Congressional Black Caucus Chair Marcia Fudge, D-Ohio, has asked Attorney General Eric Holder to examine two bills pending in the Ohio legislature that would implement photo identification requirements before casting ballots and cut the early voting period in a key state in presidential elections.
In a letter to Holder, Fudge said "It is clear that these restrictive voting laws will impact hundreds of thousands of voters in Ohio, a significant number of them African-American, who have voted in record numbers during recent elections."
Ohio's Republican-controlled House of Representatives is considering a measure by State Rep. John Becker, R, that would require individuals to show photo ID for in-person voting.
"The purpose of the photo ID bill is to discourage fraud and provide the most basic, common, and reasonable security for voting," Becker said when he introduced the bill last September. "The bill allows for free photo IDs for people who can't afford to purchase one and who are at or below the federal poverty level."

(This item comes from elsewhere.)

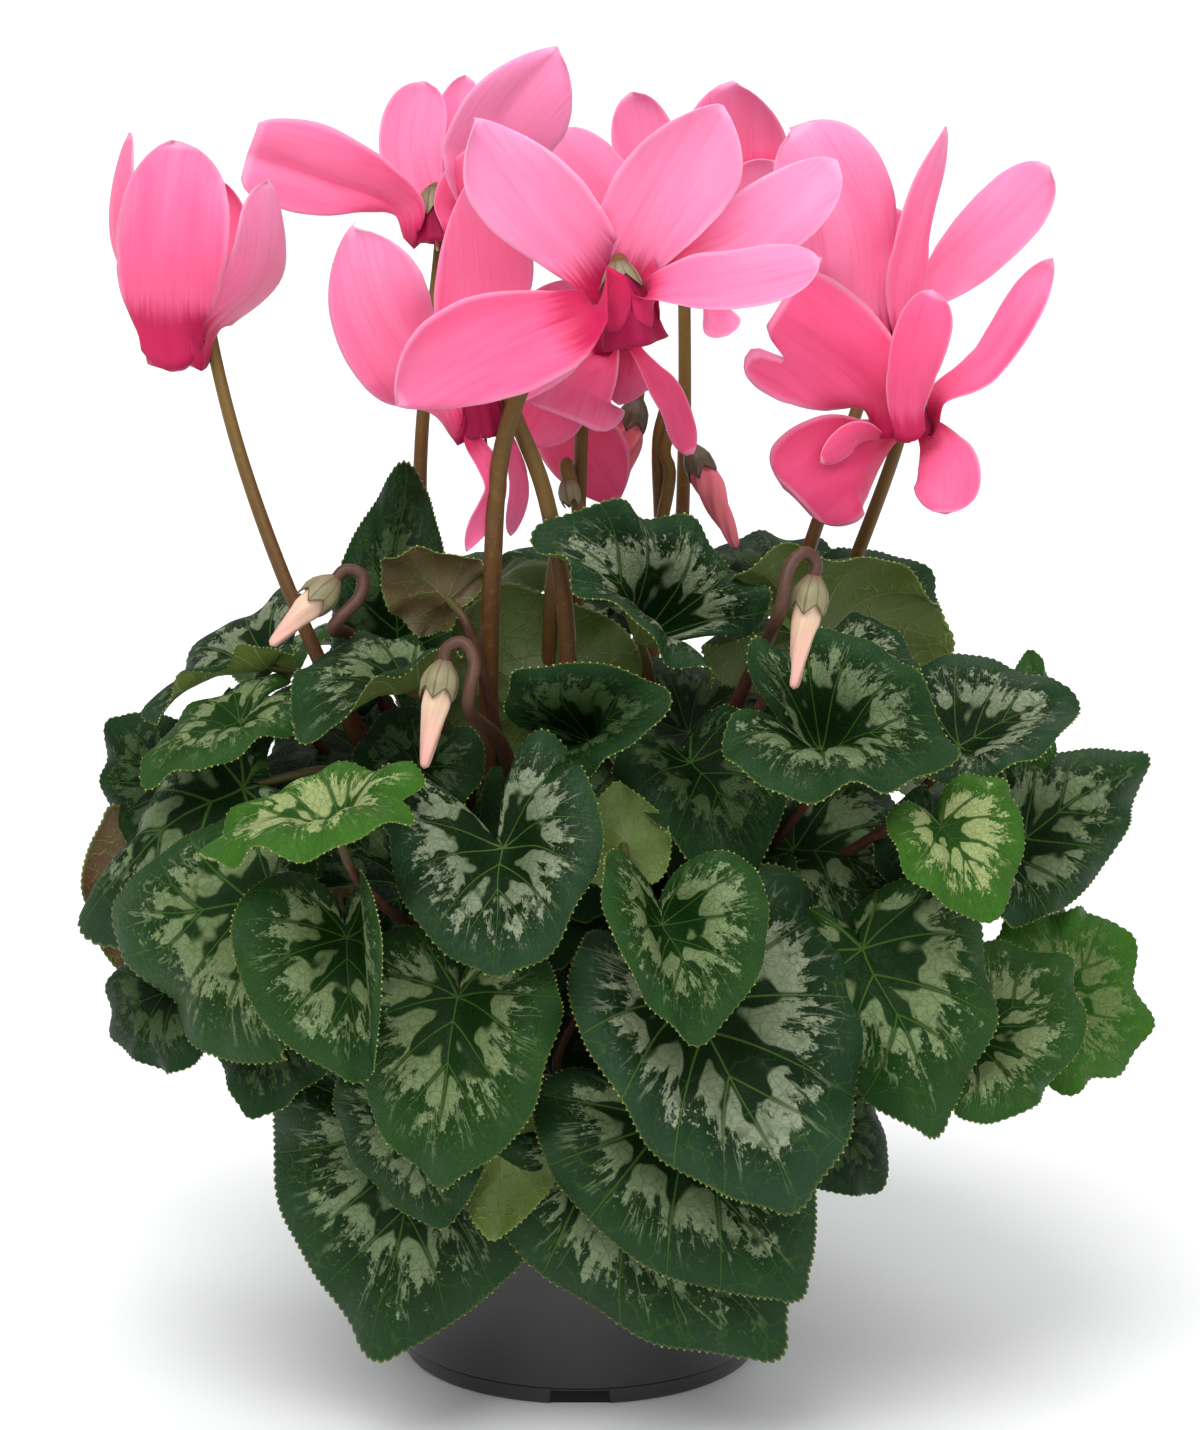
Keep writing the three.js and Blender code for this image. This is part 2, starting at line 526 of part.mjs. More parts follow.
const flowers = [
  { name: 'flower_left', root: [24.5, -81], via: [[-70, -46, 212], [-93, -30, 268]], hook: 108,
    crown: [-111, -20, 313], mouth: [-111, -20, 297], petals: [
      { root: 0, tip: [-108, -28, 358], width: 34, bow: [0, -7, 0] },
      { root: 58, tip: [-89, -20, 346], width: 26, bow: [5, 0, 0] },
      { root: -72, tip: [-123, -8, 355], width: 26, bow: [-6, 0, 0] },
      { root: 156, tip: [-104, 10, 341], width: 26, bow: [0, 6, 0] },
      { root: -144, tip: [-117, 8, 347], width: 26, bow: [0, 6, 0] },
    ] },
  { name: 'flower_upper_left', root: [17.5, -150], via: [[-45, 15, 232]], hook: -120,
    crown: [-42, 30, 332], mouth: [-41, 28, 318], petals: [
      { root: -78, tip: [-93, 18, 353], width: 27, face: [0, -15], bow: [0, 0, 4] },
      { root: -165, tip: [-45, 48, 366], width: 20, face: [0, 0], bow: [-4, 0, 0] },
      { root: 90, tip: [-7, 22, 377], width: 26, face: [10, 0], bow: [0, 0, 0] },
      { root: 148, tip: [-30, 55, 367], width: 18, face: [0, 0], bow: [0, 4, 0] },
      { root: 30, tip: [-14, 8, 330], width: 24, face: [0, 30], bow: [0, -3, 5] },
    ] },
  { name: 'flower_front_left', root: [9.5, 0], via: [[-14, -40, 207]], hook: 15,
    crown: [-28, -36, 292], mouth: [-26, -38, 278], petals: [
      { root: -90, tip: [-63, -46, 336], width: 30, face: [-10, 5], bow: [-4, 0, 0] },
      { root: 180, tip: [-32, -28, 342], width: 27, face: [0, 0], bow: [0, 2, 0] },
      { root: 105, tip: [2, -24, 321], width: 24, face: [0, 0], bow: [0, 0, 0] },
      { root: -30, tip: [-28, -44, 248], width: 14, face: [70, 0], hang: true, bow: [2, -2, 0] },
      { root: 60, tip: [-16, -34, 247], width: 12, face: [40, 0], hang: true, bow: [2, 0, 0] },
    ] },
  { name: 'flower_front', root: [17.5, -90], via: [[-20, -34, 196], [-24, -54, 244]], hook: -86,
    crown: [11, -46, 325], mouth: [14, -46, 309], petals: [
      { root: -130, tip: [-27, -46, 364], width: 27, face: [0, 10], bow: [0, 0, 0] },
      { root: 165, tip: [36, -48, 369], width: 30, face: [0, 0], bow: [0, 0, 0] },
      { root: 100, tip: [70, -40, 353], width: 21, face: [0, 20], bow: [0, 0, -3] },
      { root: 40, tip: [64, -62, 328], width: 20, face: [0, 45], bow: [0, -4, 3] },
      { root: -40, tip: [-48, -66, 292], width: 33, face: [0, 10], bow: [0, -4, 4] },
    ] },
  { name: 'flower_behind', root: [17.5, 120], via: [[29, 40, 224]], hook: -10,
    crown: [31, 58, 317], mouth: [32, 58, 303], petals: [
      { root: -90, tip: [-8, 60, 348], width: 18, face: [0, 0], bow: [0, 0, 0] },
      { root: -155, tip: [14, 66, 360], width: 18, face: [0, 0], bow: [0, 0, 0] },
      { root: 160, tip: [42, 54, 364], width: 24, face: [0, 0], bow: [0, 0, 0] },
      { root: 100, tip: [56, 58, 342], width: 20, face: [0, 0], bow: [0, 0, 0] },
      { root: 48, tip: [43, 50, 290], width: 14, hang: true, bow: [0, 0, 0] },
    ] },
  { name: 'flower_middle_low', root: [0, 0], via: [[-1, 0, 218]], hook: -122,
    crown: [7, 2, 310], mouth: [9, 2, 296], petals: [
      { root: -75, tip: [-16, 0, 271], width: 16, face: [0, 0], hang: true, bow: [0, 0, 0] },
      { root: -10, tip: [-3, -8, 274], width: 22, face: [0, 0], hang: true, bow: [0, -3, 0] },
      { root: 65, tip: [31, -2, 267], width: 16, face: [50, 0], hang: true, bow: [3, 0, 0] },
      { root: 125, tip: [14, 12, 272], width: 18, face: [20, 0], hang: true, bow: [0, 2, 0] },
      { root: -170, tip: [12, 16, 249], width: 28, face: [0, 0], hang: true, bow: [0, 4, 0] },
    ] },
  { name: 'flower_upper_right', root: [24.5, 99], via: [[65, 10, 235]], hook: -150,
    crown: [87, 22, 307], mouth: [89, 22, 293], petals: [
      { root: -84, tip: [59, 16, 356], width: 32, face: [10, 0], bow: [0, 0, 0] },
      { root: 178, tip: [94, 44, 335], width: 22, bow: [0, 4, 0] },
      { root: 45, tip: [103, 20, 355], width: 18, face: [65, 0], bow: [0, 0, 0] },
      { root: 110, tip: [134, 18, 344], width: 20, face: [-10, 15], bow: [0, 0, 0] },
      { root: -20, tip: [87, 12, 280], width: 12, hang: true, bow: [0, 0, 0] },
    ] },
  { name: 'flower_right', root: [31, 72], via: [[75, -14, 231]], hook: 180,
    crown: [90, -32, 290], mouth: [91, -32, 278], petals: [
      { root: -75, tip: [45, -36, 304], width: 26, face: [0, 10], bow: [0, 0, 0] },
      { root: 0, tip: [93, -44, 317], width: 18, face: [0, 0], bow: [0, 0, 0] },
      { root: 75, tip: [129, -30, 323], width: 15, face: [-20, 10], bow: [0, 0, -4] },
      { root: -138, tip: [54, -40, 261], width: 30, face: [0, 0], hang: true, bow: [0, -3, 0] },
      { root: 138, tip: [99, -44, 258], width: 18, face: [0, 10], hang: true, bow: [0, -3, 0] },
    ] },
];

// A stalk whose flower has dropped stands between the others; buds hang from hooked stalks.
const bareStalks = [
  { name: 'stalk_bare', root: [9.5, -120], via: [[-6, -6, 241]], hook: -100,
    crown: [-3, -8, 257], tip: [-2, -10, 251] },
];

const buds = [
  { name: 'bud_left', root: [24.5, -99], via: [[-62, -30, 217]], hook: 100, crown: [-68, -58, 240],
    tip: [-84, -66, 225] },
  { name: 'bud_front_left', root: [17.5, -30], via: [[-20, -52, 190]], hook: 80, crown: [-36, -101, 226],
    tip: [-41, -109, 198] },
  { name: 'bud_front_right', root: [17.5, 30], via: [[46, -54, 212]], hook: -60, crown: [62, -96, 248],
    tip: [57, -102, 218] },
  { name: 'bud_middle', root: [9.5, 180], via: [[11, 10, 230]], hook: -90, crown: [33, 20, 262],
    tip: [45, 14, 236] },
  { name: 'bud_behind', root: [9.5, 120], via: [[23, 20, 227]], hook: 90, crown: [16, 24, 275],
    tip: [9, 22, 246] },
];

function across(axis, azimuth) {
  const side = direction(azimuth, 0);
  return side.addScaledVector(axis, -side.dot(axis)).normalize();
}

// The stem up to the hook, then the hook itself and the calyx, whose flat end faces the flower.
function stalkSolid(plan, axis, calyx) {
  const crown = point(plan.crown);
  const side = across(axis, plan.hook);
  const beside = crown.clone().addScaledVector(side, 8.4).addScaledVector(axis, 7);
  const shoulder = crown.clone().addScaledVector(side, 7.8).addScaledVector(axis, -4);
  const bend = crown.clone().addScaledVector(side, 4).addScaledVector(axis, -8.2);
  const top = crown.clone().addScaledVector(axis, -6);
  const path = stemPath(plan.root, [...plan.via.map(point), beside, shoulder], 5);
  path.push(bend, top);
  const radii = path.map((place, ring) => mix(stalkRadius, stalkTopRadius, ring / (path.length - 1)));
  for (const [reach, radius] of calyx) {
    path.push(crown.clone().addScaledVector(axis, reach));
    radii.push(radius);
  }
  stemHoles.push({ foot: path[0].clone(), radius: stalkRadius, sides: 5 });
  return tubeSolid(path, radii, 5);
}

function petalFrames(flower, petal, stations) {
  const mouth = point(flower.mouth);
  const axis = mouth.clone().sub(point(flower.crown)).normalize();
  const radial = across(axis, petal.root);
  const sideways = axis.clone().cross(radial).normalize();
  const tip = point(petal.tip);
  const guide = [
    mouth.clone().addScaledVector(radial, throatRadius - 2).addScaledVector(axis, -2.5),
    mouth.clone().addScaledVector(radial, throatRadius + 1).addScaledVector(axis, 0.8),
  ];
  if (!petal.hang) {
    guide.push(mouth.clone().addScaledVector(radial, throatRadius + 2.8).addScaledVector(axis, -9));
  }
  const last = guide[guide.length - 1];
  guide.push(last.clone().lerp(tip, 0.5).add(point(petal.bow)), tip);
  const curve = new THREE.CatmullRomCurve3(guide, false, 'centripetal');
  return stations.map((share) => {
    const place = curve.getPointAt(share);
    const tangent = curve.getTangentAt(share);
    const lateral = sideways.clone().addScaledVector(tangent, -sideways.dot(tangent)).normalize();
    if (petal.face) {
      const wanted = tangent.clone().cross(direction(petal.face[0], petal.face[1])).normalize();
      if (wanted.dot(lateral) < 0) wanted.negate();
      lateral.lerp(wanted, Math.min(1, share / 0.45)).normalize();
    }
    return { place, tangent, lateral, share };
  });
}

function petalSolid(flower, petal) {
  const frames = petalFrames(flower, petal, petalOutline.map(([share]) => share));
  const middle = [];
  frames.forEach((frame, station) => {
    const half = petal.width / 2 * petalOutline[station][1];
    const hollow = frame.tangent.clone().cross(frame.lateral).multiplyScalar(half * petalHollow);
    middle.push(frame.place.clone().addScaledVector(frame.lateral, -half));
    middle.push(frame.place.clone().add(hollow));
    middle.push(frame.place.clone().addScaledVector(frame.lateral, half));
  });
  const faces = [];
  for (let station = 0; station < frames.length - 1; station += 1) {
    for (let strip = 0; strip < 2; strip += 1) {
      const here = station * 3 + strip;
      faces.push([here, here + 1, here + 4], [here, here + 4, here + 3]);
    }
  }
  const count = frames.length;
  const rimLoop = [0, 1, 2];
  for (let station = 1; station < count; station += 1) rimLoop.push(station * 3 + 2);
  rimLoop.push((count - 1) * 3 + 1);
  for (let station = count - 1; station > 0; station -= 1) rimLoop.push(station * 3);
  return sheetSolid(middle, faces, rimLoop, petalThickness);
}

function corollaSolid(flower) {
  const mouth = point(flower.mouth);
  const crown = point(flower.crown);
  const axis = mouth.clone().sub(crown).normalize();
  const neck = crown.clone().addScaledVector(axis, fitGap);
  const middle = crown.clone().lerp(mouth, 0.35);
  let corolla = tubeSolid([neck, middle, mouth], [2.6, 4.9, throatRadius], 6);
  for (const petal of flower.petals) corolla = corolla.add(petalSolid(flower, petal));
  return corolla;
}

function budSolid(bud, axis) {
  const crown = point(bud.crown);
  const length = point(bud.tip).distanceTo(crown);
  const rings = [[9.3, 3.9], [0.45 * length + 4, 3.6], [0.85 * length, 1.9], [length, 0.7]];
  const path = rings.map(([reach]) => crown.clone().addScaledVector(axis, reach));
  return tubeSolid(path, rings.map(([, radius]) => radius), 6);
}

for (const node of leafNodes) {
  let leaf = null;
  for (const blade of node.blades) {
    const piece = bladeSolid(blade).add(petioleSolid(node.root, blade));
    leaf = leaf ? leaf.add(piece) : piece;
  }
  const foot = direction(node.root[1], 0).multiplyScalar(node.root[0]);
  stemHoles.push({ foot, radius: petioleRadius, sides: petioleSides });
  addNode(node.name, leaf, leafGreen, 0.5);
}

for (const flower of flowers) {
  const axis = point(flower.mouth).sub(point(flower.crown)).normalize();
  addNode(flower.name + '_stalk', stalkSolid(flower, axis, flowerCalyx), stalkBrown, 0.6);
  addNode(flower.name + '_petals', corollaSolid(flower), petalPink, 0.55);
}

for (const stalk of bareStalks) {
  const axis = point(stalk.tip).sub(point(stalk.crown)).normalize();
  addNode(stalk.name, stalkSolid(stalk, axis, flowerCalyx), stalkBrown, 0.6);
}

for (const bud of buds) {
  const axis = point(bud.tip).sub(point(bud.crown)).normalize();
  addNode(bud.name + '_stalk', stalkSolid(bud, axis, budCalyx), stalkBrown, 0.6);
  addNode(bud.name + '_petals', budSolid(bud, axis), budCream, 0.55);
}

addNode('pot', makePot(), potCharcoal, 0.55);
addNode('soil', makeSoil(), soilBrown, 0.95);
addNode('tuber', makeTuber(), tuberBrown, 0.9);

export default group;
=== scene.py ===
# Potted cyclamen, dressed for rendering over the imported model.
# Sizes in the tables are millimetres, the front of the plant looks toward -Y.
import bpy
import math
from functools import partial
import numpy as np
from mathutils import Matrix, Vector


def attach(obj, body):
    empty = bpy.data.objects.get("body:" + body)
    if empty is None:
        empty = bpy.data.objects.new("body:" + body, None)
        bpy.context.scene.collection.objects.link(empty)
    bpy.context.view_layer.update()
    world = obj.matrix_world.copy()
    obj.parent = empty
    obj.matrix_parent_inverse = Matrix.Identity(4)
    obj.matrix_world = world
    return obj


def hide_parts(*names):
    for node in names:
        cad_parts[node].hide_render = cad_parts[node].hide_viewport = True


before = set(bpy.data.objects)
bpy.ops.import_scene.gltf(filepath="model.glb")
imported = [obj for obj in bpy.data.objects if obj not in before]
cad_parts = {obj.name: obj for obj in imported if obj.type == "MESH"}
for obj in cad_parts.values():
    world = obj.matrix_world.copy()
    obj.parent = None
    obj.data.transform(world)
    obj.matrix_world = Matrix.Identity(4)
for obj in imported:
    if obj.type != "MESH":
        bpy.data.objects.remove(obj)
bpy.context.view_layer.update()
print("frame loaded")

mm = 0.001
bench = {}  # the material and the node tree that are being built


# Nodes, for materials and for Geometry Nodes
def feed(node, values):
    for key, value in values.items():
        socket = node.inputs[key]
        if isinstance(value, bpy.types.NodeSocket):
            bench["tree"].links.new(value, socket)
        else:
            socket.default_value = (*value, 1) if socket.type == "RGBA" else value


def addNode(kind, values=None, output=0, **settings):
    node = bench["tree"].nodes.new(kind)
    for key, value in settings.items():
        setattr(node, key, value)
    feed(node, values or {})
    return node if output is None else node.outputs[output]


def newMaterial(name):
    material = bpy.data.materials.new(name)
    material.use_nodes = True
    material.node_tree.nodes.clear()
    bench.update(material=material, tree=material.node_tree)


def closeMaterial(colour, roughness, others=None):
    values = {"Base Color": colour, "Roughness": roughness, **(others or {})}
    skin = addNode("ShaderNodeBsdfPrincipled", values)
    addNode("ShaderNodeOutputMaterial", {0: skin}, None)
    return bench["material"]


def calc(operation, *values, clamp=False):
    return addNode("ShaderNodeMath", dict(enumerate(values)), operation=operation, use_clamp=clamp)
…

But Fudge called the bill an unconstitutional poll tax. The group Policy Matters Ohio said the bill would adversely impact more than 900,000 Ohio residents who don't have sufficient photo identification.
In the State Senate, Sen. Frank LaRose, R, introduced a bill to cut the state's early voting period from 35 days to 28 or 29.
"Even at 'only' 28 days, Ohio would have one of the nation's longest early-voting periods," LaRose wrote in an opinion/editorial piece in The Columbus Dispatch. "Those who insist that any trimming amounts to voter suppression are engaging in histrionics. Only a few years ago, Ohioans had a single day in which to cast votes."
Fudge told Holder that "in a swing state with a history of legislators manipulating voting laws to limit access, these two recent legislative maneuvers are particularly troubling."